With all these things in Paul’s mind, he can not help but have great sorrow and anguish in his heart for his people. Paul knows personally how much Israel has been blessed. No people had been so blessed as the Jews.
Jesus tells the Jews in John 5:39 You search the Scriptures because you think that in them you have eternal life; and it is they that bear witness about me,
Paul tells the church in Corinth in 2 Cor. 1:20 For all the promises of God find their Yes in him. That is why it is through him that we utter our Amen to God for his glory.
Every blessing that the Israelites had been given in the scriptures, the law and the prophets, had pointed to the greatest blessing - Jesus, the Messiah. To cap his sorrow and anguish he ends verse 5 with – the Christ, who is God over all, blessed forever. Amen. The Jews, Paul’s family, for the most part had rejected their Messiah, who was a Jew according to the flesh, and he was God himself, Emmanuel - God with us.
What do we take away from this message? We live in a world and place where we still receive blessings from God every day. For those, who believe in who Jesus is - truly man and truly God; and what Jesus has done - that he lived the perfect life and became the only sacrifice that could pay satisfy God’s wrath; and that Jesus rose from the grave and is seated at the right hand of the father - those who believe have the blessing of assurance of our salvation that Paul spoke of in chapter 8.
For those who believe, it should cause our hearts to have great sorrow and unceasing anguish for the lost, not only for family but also for friends, neighbors and strangers. This love for the lost doesn’t come from our relationship to them, but from our love of Jesus and our desire to be obedient to our king.
There are many around us, in our families, communities and workplaces that claim Christ, but do not see his death as the sufficient payment for their sin and rebellion, they want to add their own works to the equation. There are those who say there is no God, but we know they are suppressing the truth that is obvious to all. There are those who claim to know God but never speak of Jesus.
Does your heart break for those people? Paul’s heart was breaking for his people because of the Spirit of God - of Jesus Christ, that was in him -breaking for the lost and commanding him to go and testify about Jesus to them.

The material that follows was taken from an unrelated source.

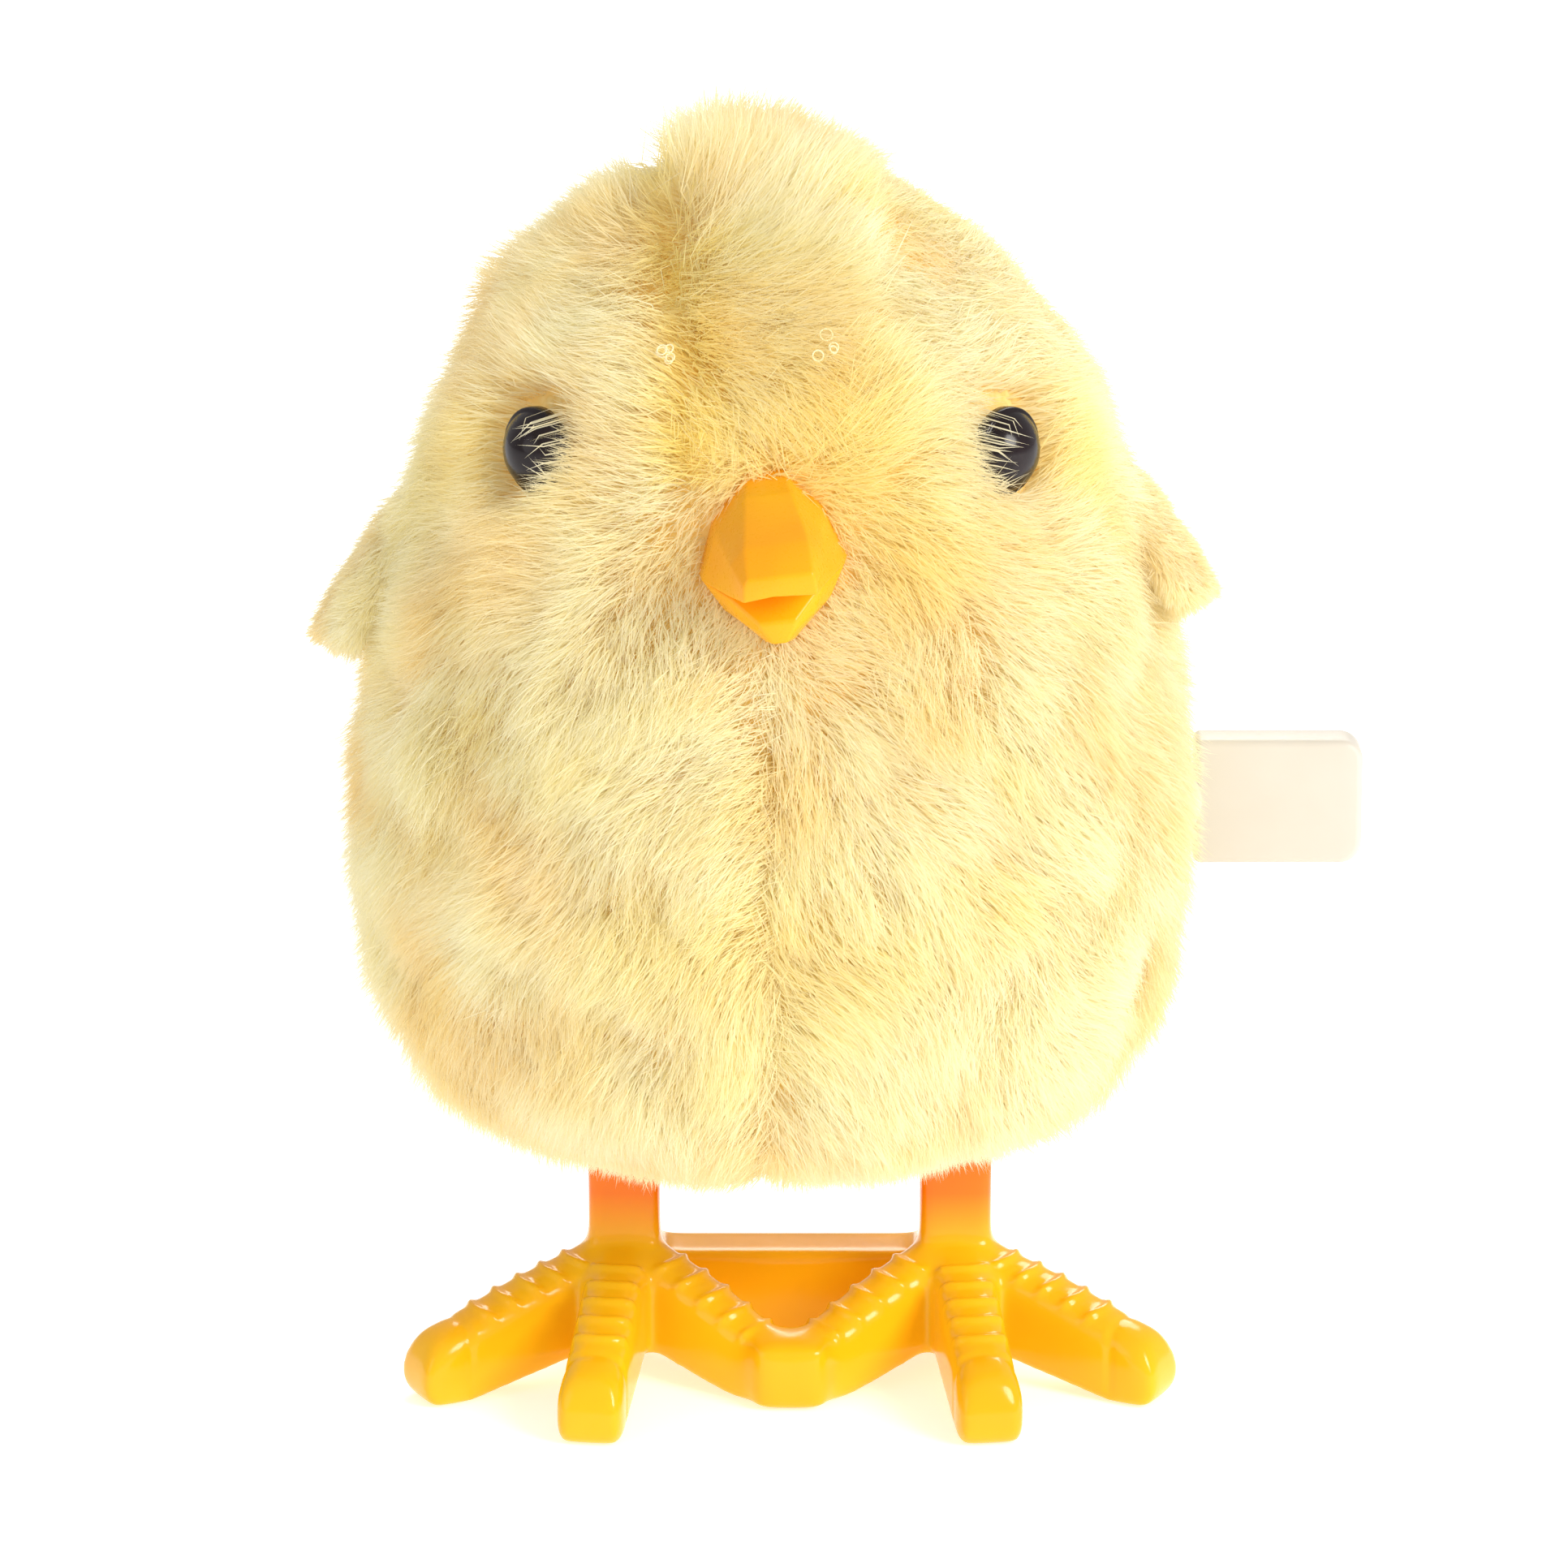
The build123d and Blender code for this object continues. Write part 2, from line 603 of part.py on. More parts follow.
crank_pin = (CRANK_AXIS[0], CRANK_AXIS[1] + CRANK_THROW)
for side, name in ((-1, "crank_disc_left"), (1, "crank_disc_right")):
    with BuildPart() as disc:
        wall = (side * (CASE_HALF_WIDTH - CASE_WALL), side * CASE_HALF_WIDTH)
        rod(*wall, CRANK_AXIS, CRANK_DISC_RADIUS)
        rod(side * (CASE_HALF_WIDTH - 0.3), side * (PLATE_OUTSIDE + 0.4), crank_pin, CRANK_PIN_RADIUS)
        rod(*wall, CRANK_AXIS, CRANK_SHAFT_RADIUS, Mode.SUBTRACT)
    save(disc, name)


# ---- face ----------------------------------------------------------------------------------------


def eye_plane(side):
    """The upright plane through an eye's own axis: its X runs out of the head and its Y runs up."""
    outwards = Vector(side * sin(radians(EYE_SPREAD)), -cos(radians(EYE_SPREAD)), 0)
    edge = Vector(BODY_X, LEG_Y, EYE_Z) + outwards * EYE_REACH
    return Plane(origin=edge, x_dir=outwards, z_dir=outwards.cross(Vector(0, 0, 1)))


dome_radius = (EYE_RADIUS**2 + EYE_DOME**2) / (2 * EYE_DOME)
dome_half_turn = asin(EYE_RADIUS / dome_radius) / 2
eye_dome_point = (
    EYE_DOME - dome_radius * (1 - cos(dome_half_turn)),
    dome_radius * sin(dome_half_turn),
)

eyes = {}
for side, name in ((-1, "eye_left"), (1, "eye_right")):
    # a domed button with a short rim, and the stem that is pressed into the shell
    with BuildPart() as eye:
        with BuildSketch(eye_plane(side)) as profile:
            with BuildLine():
                ThreePointArc((EYE_DOME, 0), eye_dome_point, (0, EYE_RADIUS))
                Polyline(
                    (0, EYE_RADIUS),
                    (-EYE_RIM, EYE_RADIUS),
                    (-EYE_RIM, EYE_STEM_RADIUS),
                    (-EYE_RIM - EYE_STEM_LENGTH, EYE_STEM_RADIUS),
                    (-EYE_RIM - EYE_STEM_LENGTH, 0),
                    (EYE_DOME, 0),
                )
            make_face()
        revolve(axis=Axis(eye_plane(side).origin, eye_plane(side).x_dir))
    save(eye, name)
    eyes[side] = eye.part


def mandible(outline, sections):
    """One half of the beak: its base outline lofted through (distance, scale, drop) sections to the tip."""
    faces = []
    for distance, scale, drop in sections:
        plane = Plane(origin=(BODY_X, LEG_Y - distance, BEAK_Z), x_dir=(1, 0, 0), z_dir=(0, -1, 0))
        with BuildSketch(plane) as section:
            with BuildLine():
                Polyline(*[(x * scale, y * scale - drop) for x, y in outline], close=True)
            make_face()
        faces.append(section.sketch.face())
    return loft(sections=faces, ruled=True, mode=Mode.PRIVATE)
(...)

But Jesus doesn’t promise that it will be easy, in fact, he says in John 10:34-39 34 “Do not think that I have come to bring peace to the earth. I have not come to bring peace, but a sword. 35 For I have come to set a man against his father, and a daughter against her mother, and a daughter-in-law against her mother-in-law. 36 And a person's enemies will be those of his own household. 37 Whoever loves father or mother more than me is not worthy of me, and whoever loves son or daughter more than me is not worthy of me. 38 And whoever does not take his cross and follow me is not worthy of me. 39 Whoever finds his life will lose it, and whoever loses his life for my sake will find it.
We, like Paul and like Jesus, will run into family and others who love their heritage and traditions and will continue to argue with many questions. But we can equip ourselves with God’s complete, inerrant word - that is the power of God for salvation.
Love your lost family, friends, neighbors, co-workers, and strangers enough to tell them the good news, the Gospel. For we, who believe - like Paul – should not to be ashamed of the gospel, for it is the power of God for salvation to everyone who believes, to the Jew first and also to the Greek.
Jesus tells us why he came in Luke 19:10 For the Son of Man came to seek and to save the lost.”